Por Leonor Espinosa
Escrito para la Revista Bocas

“Cuando era pequeña me encantaba jugar con los muchachos al ‘pepo’, un juego que consistía en tirar una bola contra la del contrincante hasta reventarla. También al ‘hoyito’, que se trataba de meter unas bolitas en unos huequitos en el piso; el ‘zumbambico’, un juego cuyo propósito es darle vueltas a una tapa metálica de gaseosa aplastada a la que se le hacía un hueco en el centro y se le ponía una cuerda doble. En los extremos se introducían los dedos del corazón y cuando estaba bien enroscada se templaba. Al abrir y cerrar las manos producía un zumbido, el objetivo era chocar con los zumbambicos de los demás muchachos hasta cortar la cuerda”.

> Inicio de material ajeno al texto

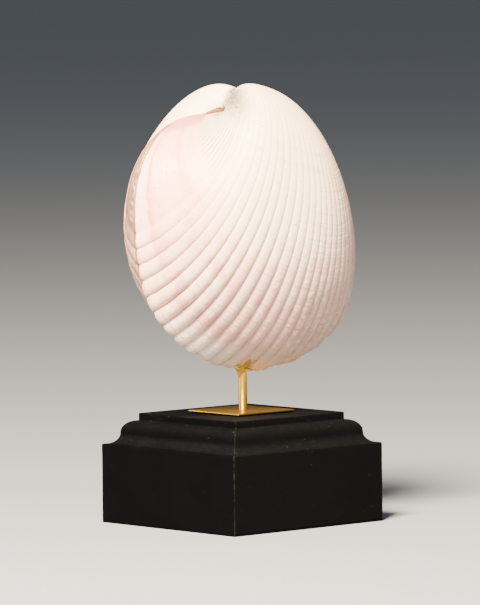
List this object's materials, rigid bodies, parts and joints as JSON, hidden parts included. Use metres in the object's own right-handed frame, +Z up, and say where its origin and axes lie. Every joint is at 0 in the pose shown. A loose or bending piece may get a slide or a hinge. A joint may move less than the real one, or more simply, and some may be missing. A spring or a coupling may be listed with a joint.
{
  "type": "cockle shell on a stand",
  "caption": "Paired ribbed heart cockle shell standing upright on a brass rod with a square brass plate over a moulded black wooden plinth.",
  "frame": {"origin": "middle of the plinth's flat underside", "axes": "+Z up through the brass rod; +X square to the plane in which the valves meet, on the right valve's side; -Y towards the shell's rear edge"},
  "size_m": [0.096, 0.1207, 0.1984],
  "materials": {
    "shell": "chalky cream white shell, pale pink in the furrows and on the rear slope",
    "ligament": "dry brown ligament",
    "glue": "glossy amber glue",
    "brass": "lightly tarnished brass",
    "black_wood": "matt black paint with worn edges"
  },
  "bodies": {
    "root": {"right_valve": "shell", "left_valve": "shell", "ligament": "ligament", "glue_bead": "glue", "brass_rod": "brass", "brass_plate": "brass", "plinth": "black_wood"}
  },
  "joints": []
}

Su familia le pegaba cuando la veía jugar con muchachos, pero los juegos de niña jamás la divirtieron. A pesar de los coscorrones de su abuela, Mencha, como le decían cariñosamente, encontró en su apodo la caricia que no recibía cuando hacía caso omiso de las reglas de comportamiento que tenía establecidas.

Maura Hermencia Orejuela de Caldas creció junto a 37 hermanos, 19 del matrimonio oficial y el resto, hijos de su padre con otra mujer, que con el paso del tiempo terminó siendo amiga de su madre. Al lado de su prodigiosa abuela, tía y mamá, aprendió el gran arte de la cocina negra del Pacífico. Su familia tenía un cenadero casero en la primera planta de su casa. En el fogón de leña cocían las más suculentas preparaciones para deleitar a comensales transeúntes.

Maura recuerda acompañar a su padre a la orilla del río a comprar cangrejos y pescados, dos ingredientes básicos de la cocina ofrecida en el pequeño restaurante. Era oficio del hombre ir al río, como el de la mujer, fiar en la tienda los abarrotes y el bastimento.